According to market data for the KORE 62% Fe index (Qingdao, CFR), between April 1–17, 2026, the average price of iron ore increased by 2.3% compared to March, reaching $108.78/t. As of April 17, quotes stood at $108.04/t, up 1.3% from mid-March levels. The primary driver of this growth was the recovery of steel production in China following the seasonal slump, though by mid-month, the market began showing signs of limited further upward potential.
Market Support and Resistance Factors
In early April, prices were supported by several factors, including expectations of increased pig iron production in China, a post-holiday surge in trading activity, and high energy prices that raised metallurgical production costs. This created a favorable backdrop for commodity markets and temporarily strengthened the upward trend.
However, by the middle of the first decade, the market started losing momentum. Domestic steel demand in China remains weak, leading steelmakers to react cautiously to rising raw material costs. Under these conditions, mills are optimizing their charge by shifting interest toward cheaper, lower-grade ores, which is widening the price spreads between different commodity classes.
Additional pressure is mounting from the supply side. The recovery of shipments from Australia following weather disruptions, combined with significant inventories at Chinese ports, limits the potential for a new price spike. Furthermore, the market is considering potential improvements in relations between Chinese consumers and major suppliers like BHP, which could enhance ore availability in the near term.

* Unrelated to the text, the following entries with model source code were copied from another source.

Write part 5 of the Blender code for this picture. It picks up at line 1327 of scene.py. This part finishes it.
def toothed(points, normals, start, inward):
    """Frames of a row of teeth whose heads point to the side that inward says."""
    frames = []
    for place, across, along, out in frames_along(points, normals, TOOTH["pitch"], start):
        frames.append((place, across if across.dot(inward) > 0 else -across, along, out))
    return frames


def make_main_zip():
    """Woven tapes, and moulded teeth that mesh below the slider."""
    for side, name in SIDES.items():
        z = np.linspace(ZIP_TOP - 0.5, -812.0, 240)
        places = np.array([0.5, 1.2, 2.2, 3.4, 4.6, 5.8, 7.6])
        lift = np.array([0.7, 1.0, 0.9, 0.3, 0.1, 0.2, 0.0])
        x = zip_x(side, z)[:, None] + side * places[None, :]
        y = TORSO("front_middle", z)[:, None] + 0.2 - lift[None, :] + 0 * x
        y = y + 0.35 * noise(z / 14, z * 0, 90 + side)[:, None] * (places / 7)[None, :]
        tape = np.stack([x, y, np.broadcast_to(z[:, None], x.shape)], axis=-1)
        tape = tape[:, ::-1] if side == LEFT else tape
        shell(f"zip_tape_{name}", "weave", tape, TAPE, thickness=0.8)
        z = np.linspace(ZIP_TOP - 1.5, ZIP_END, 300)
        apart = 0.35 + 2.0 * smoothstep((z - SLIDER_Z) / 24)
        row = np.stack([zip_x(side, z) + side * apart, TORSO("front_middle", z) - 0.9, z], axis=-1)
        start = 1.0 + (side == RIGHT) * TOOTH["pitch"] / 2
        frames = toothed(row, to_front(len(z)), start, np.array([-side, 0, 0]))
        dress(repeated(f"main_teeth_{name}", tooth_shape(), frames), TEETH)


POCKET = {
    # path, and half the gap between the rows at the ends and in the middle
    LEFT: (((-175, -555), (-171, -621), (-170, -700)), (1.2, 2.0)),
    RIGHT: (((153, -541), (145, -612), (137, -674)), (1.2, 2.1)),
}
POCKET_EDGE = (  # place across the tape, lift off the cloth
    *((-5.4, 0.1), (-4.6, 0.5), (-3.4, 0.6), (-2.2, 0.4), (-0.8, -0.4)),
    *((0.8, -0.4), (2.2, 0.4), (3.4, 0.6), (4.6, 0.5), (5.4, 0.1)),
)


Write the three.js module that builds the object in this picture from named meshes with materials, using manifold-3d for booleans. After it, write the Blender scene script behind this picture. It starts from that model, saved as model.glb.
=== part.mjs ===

Impact on the Steel Market and winox.ua Solutions
For steel producers and consumers of metal products, rising iron ore prices exert direct pressure on the cost of pig iron, steel, and finished rolled products. Even a moderate increase in raw material quotes influences procurement strategies, especially when the market simultaneously faces energy price volatility and uneven demand for finished goods. For industrial enterprises, this highlights the importance of precise contract planning and supplier diversification.
In these conditions, winox.ua, as a supplier of rolled metal, stainless steel, and non-ferrous metals, provides clients with more predictable procurement terms and reliable deliveries. Amid raw material market fluctuations, price stability and the availability of a verified product range become critical for manufacturing and construction companies. This is particularly relevant for businesses operating with long production cycles that depend on the continuity of metal supply.
The market also notes that short-term ore price hikes do not always automatically translate into sustainable price increases for all rolled metal products. If steel consumption remains sluggish, producers may partially offset the pressure by adjusting their raw material mix or production volumes. Therefore, it is crucial for procurement specialists to evaluate not only exchange quotes but also the fundamental balance of supply and demand.
Forecast for the Second Half of April
During the second half of the month, the market is moving into a phase of increased volatility. On one hand, the seasonal ramp-up in Chinese steel smelting supports iron ore demand. On the other hand, a 7.6% month-on-month increase in imports in March and the resumption of sea shipments heighten the risks of oversupply.
Geopolitical factors are also playing a smaller role than they did at the beginning of the month. Following reports of de-escalation between the US and Iran, oil prices corrected, cooling sentiment across various commodity markets. Traders are increasingly focusing on fundamental indicators rather than short-term external signals.
Ultimately, the most likely scenario for the upcoming period remains a volatile market with a moderate upward trend. Support will be provided by seasonal demand and high production costs, but growth potential will continue to be capped by large inventories and weak steel consumption dynamics. For industrial companies, this necessitates a flexible procurement policy and careful monitoring of raw material indicators.